Work to complete » Copy all lines holding the word "writing" from the entries.

Information shown »
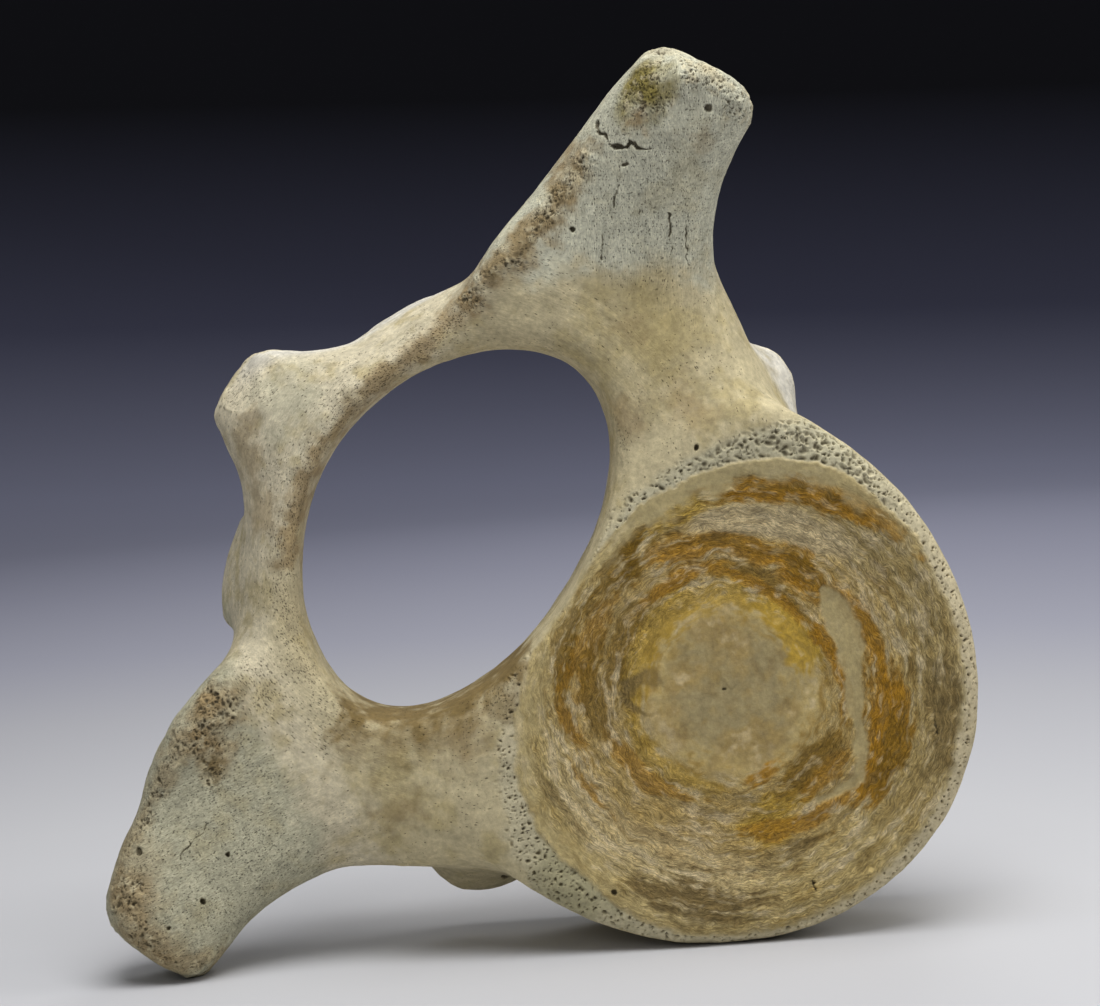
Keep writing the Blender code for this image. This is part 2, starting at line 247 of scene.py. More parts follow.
# Stains along lines: the points they pass, breadth on each side, colour, strength.
STAIN_LINES = (
    (((-56, 194), (-29, 203), (-8, 209), (10, 208), (30, 204), (54, 197), (75, 191), (92, 185)), 8, OCHRE, 0.85),
    (((-50, 200), (-66, 188), (-82, 174), (-93, 158)), 9, OCHRE, 0.15),
    (((-102, 134), (-92, 120), (-88, 110), (-76, 96), (-60, 86), (-40, 80)), 15, BROWN, 1.0),
    (((-106, 122), (-94, 102), (-80, 86)), 24, BROWN, 0.45),
    (((174, 181), (150, 177), (128, 179), (111, 184), (92, 188)), 13, OCHRE, 0.85),
    (((166, 178), (150, 177), (128, 180), (108, 185)), 8, BROWN, 0.45),
    (((-14, 244), (-27, 236), (-36, 225), (-48, 212)), 9, OCHRE, 0.55),
    (((-50, 93), (-42, 84), (-36, 78)), 12, BROWN, 0.8),
    (((-150, 190), (-174, 186), (-206, 186), (-222, 178), (-236, 152), (-235, 133), (-224, 122)), 9, OCHRE, 0.55),
)

# Where the bone is rough and open: x, z, radius.
ROUGH_PATCHES = (
    (-130, 186, 15),
    (-144, 180, 15),
    (-154, 171, 8),
    (-221, 174, 12),
    (-232, 157, 11),
)
ROUGH_LINES = (
    (((172, 180), (150, 177), (128, 179), (111, 184), (92, 188)), 9),
    (((-150, 190), (-174, 186), (-206, 186), (-222, 178), (-236, 152), (-235, 133), (-224, 122)), 8),
)

# Where the bone is finely rough: x, z, radius.
MOTTLED_PATCHES = (
    (212, 173, 15),
    (223, 176, 11),
    (233, 161, 11),
    (236, 148, 10),
    (229, 133, 9),
)

# Where small pores crowd: x, z, radius, strength.
PORE_PATCHES = (
    (30, 212, 26, 0.5),
    (-2, 252, 16, 0.8),
    (-22, 214, 18, 0.5),
    (190, 152, 36, 0.5),
    (-160, 150, 40, 0.4),
    (-205, 140, 36, 0.55),
    (-100, 140, 22, 0.5),
    (-113, 172, 24, 0.6),
    (100, 90, 16, 0.3),
    (70, 100, 14, 0.7),
    (-62, 82, 22, 0.4),
)
PORE_LINES = (
    (((-56, 194), (-29, 203), (-8, 209), (10, 208), (30, 204), (54, 197), (75, 191), (92, 185)), 11, 0.95),
    (((-50, 200), (-66, 188), (-82, 174), (-93, 158)), 13, 0.8),
)

# Single holes: x, z, radius, depth.
HOLES = (
    (143.1, 165.5, 1.5, 3.0),
    (221.3, 142.7, 2.2, 2.0),
    (-182.0, 143.4, 1.3, 2.5),
    (-205.2, 141.5, 1.6, 3.0),
    (-223.1, 148.3, 1.1, 2.0),
    (-203.0, 178.6, 2.2, 1.5),
    (-100.8, -14.0, 1.5, 2.5),
    (90.4, 64.7, 1.6, 3.0),
    (4.5, -6.2, 0.9, 1.5),
    (-48.0, -88.7, 1.0, 1.5),
    (-130.2, 26.7, 2.0, 3.0),
)

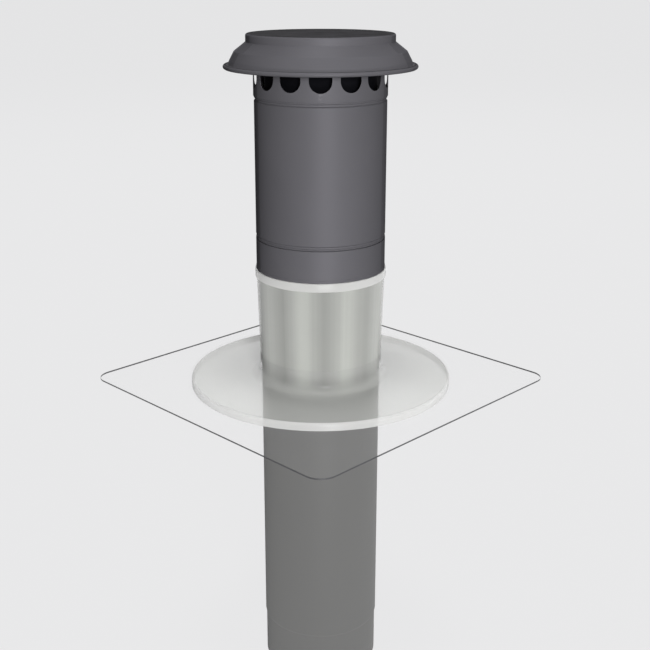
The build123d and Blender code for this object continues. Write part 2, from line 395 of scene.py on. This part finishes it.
def repaint(material, *nodes):
    """Gives solids that stay in view their finish."""
    for name in nodes:
        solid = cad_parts[name]
        solid.data.materials.clear()
        solid.data.materials.append(material)


def apply_modifiers(piece):
    """Applies every modifier of a piece in order."""
    pick(piece)
    for name in [modifier.name for modifier in piece.modifiers]:
        bpy.ops.object.modifier_apply(modifier=name)


# Nodes

def put(tree, kind, **settings):
    """New node with its settings."""
    node = tree.nodes.new(kind)
    for key, value in settings.items():
        setattr(node, key, value)
    return node


def connect(tree, value, socket):
    """Gives an input a socket, a number or a colour."""
    if isinstance(value, bpy.types.NodeSocket):
        tree.links.new(value, socket)
    elif isinstance(value, (int, float)):
        socket.default_value = value
    else:
        socket.default_value = (*value, 1)


def feed(tree, node, **inputs):
    """Gives a node's inputs what they take; _ stands for the space in an input's name."""
    for label, value in inputs.items():
        connect(tree, value, node.inputs[label.replace("_", " ")])
    return node


def sums(tree, operation, *values):
    """Math node on sockets or numbers."""
    node = put(tree, "ShaderNodeMath", operation=operation)
    for socket, value in zip(node.inputs, values):
        connect(tree, value, socket)
    return node.outputs[0]


def remap(tree, value, low, high, start, end):
    """Clamped change of range."""
    node = feed(tree, put(tree, "ShaderNodeMapRange"), Value=value,
                From_Min=low, From_Max=high, To_Min=start, To_Max=end)
    return node.outputs["Result"]


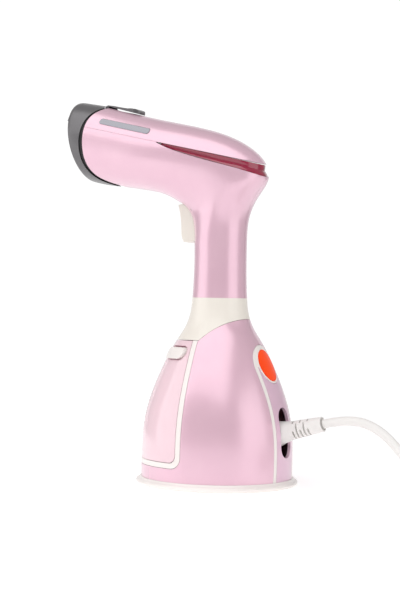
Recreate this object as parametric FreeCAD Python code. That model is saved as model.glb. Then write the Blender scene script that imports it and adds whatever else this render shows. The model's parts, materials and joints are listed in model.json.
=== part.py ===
import FreeCAD, Part
import math
import os

# Handheld garment steamer, in millimetres.
# Origin: centre of the flat underside of the base. +Z is up, the steam plate faces -Y,
# the mains lead leaves towards +Y, and the user's right-hand side of the case is -X.

# ---------------------------------------------------------------- driving dimensions
FOOT_RADIUS = 61.6          # widest point of the foot rim
FOOT_TOP = 5.5              # top of the foot, where the painted case starts
CASE_TOP = 141.0            # seam between collar and handle
WALL = 2.2                  # thickness of every moulded case wall
SEAM = 0.3                  # visible joint between neighbouring mouldings
SLIDE_GAP = 0.4             # clearance round pieces that move past each other

BAY_BACK = -6.0             # inner edge of the tank frame, seen from the side
BAY_FLOOR = 19.3            # inner bottom edge of the tank frame
FRAME_BACK = -2.0           # outer edge of the tank frame
FRAME_FLOOR = 15.5
TANK_TOP = 108.6
PORT_HEIGHT = 30.0          # height of the tank's outlet port
COLLAR_FRONT_EDGE = 109.2   # lower edge of the collar above the tank

BUTTON_TILT = 24.5          # lean of the case wall at the power button, degrees
BUTTON_CENTRE = (40.9, 91.0)
BUTTON_HALF = (11.0, 12.6)  # half width, half height of the oval button

SWIVEL_AXIS = (46.5, 39.5)  # cord swivel axis, parallel to X
SWIVEL_RADIUS = 9.8
SWIVEL_HALF_WIDTH = 7.9
RELIEF_PITCH = 14.0         # rest angle of the strain relief above the horizontal
RELIEF_END = 41.0           # distance from the swivel axis to the end of the strain relief
SLOT_HALF_WIDTH = 8.5
SLOT_BOTTOM = 22.3
SLOT_TOP = 60.0

HEAD_PITCH = 11.5           # direction of the steam head above the horizontal
FACE_CENTRE = (-121.0, 263.7)
FACE_TILT = 10.3            # the steam plate leans this far towards the floor

TRIGGER_PIVOT = (-19.0, 208.5)
TRIGGER_HALF_WIDTH = 7.0
LIP_HEIGHT = 2.7             # how far the raised upper lip stands out of the ring
TAB_PIN = (-99.0, 289.5)
TAB_HALF_WIDTH = 7.0

LATCH_ANGLE = 55.5          # bearing of each tank latch from the front
LATCH_HEIGHT = 99.3

CORD_DIAMETER = 7.0
COIL_CENTRE = (-10.3, 226.0)
COIL_MID_RADIUS = 36.8
COIL_HALF_WIDTH = 14.0
COIL_BOTTOM = 0.6
COIL_HEIGHT = 14.0

# Outline of the case from foot to handle, as (radius, height).
CASE_OUTLINE = [(56.9, -2.0), (57.6, 12.0), (57.7, 24.0), (56.9, 41.0), (51.4, 66.0), (42.0, 89.5),
                (32.5, 108.0), (26.3, 118.0), (22.7, 127.5), (20.9, 141.0), (20.3, 152.0)]

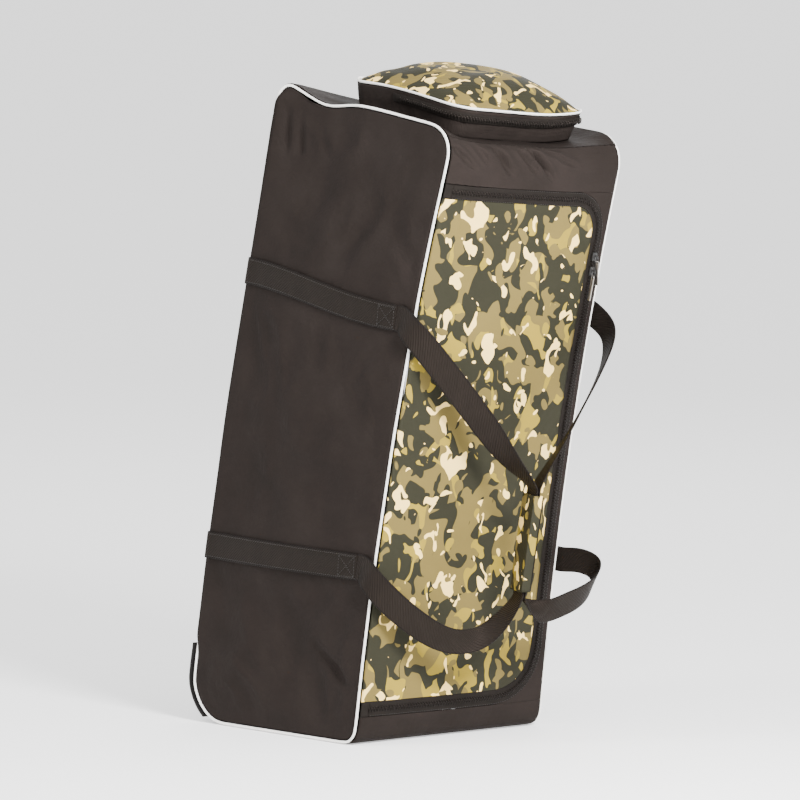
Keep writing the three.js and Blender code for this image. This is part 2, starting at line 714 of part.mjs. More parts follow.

Full response »
Keep writing the Blender code for this image. This is part 2, starting at line 247 of scene.py. More parts follow.
Keep writing the three.js and Blender code for this image. This is part 2, starting at line 714 of part.mjs. More parts follow.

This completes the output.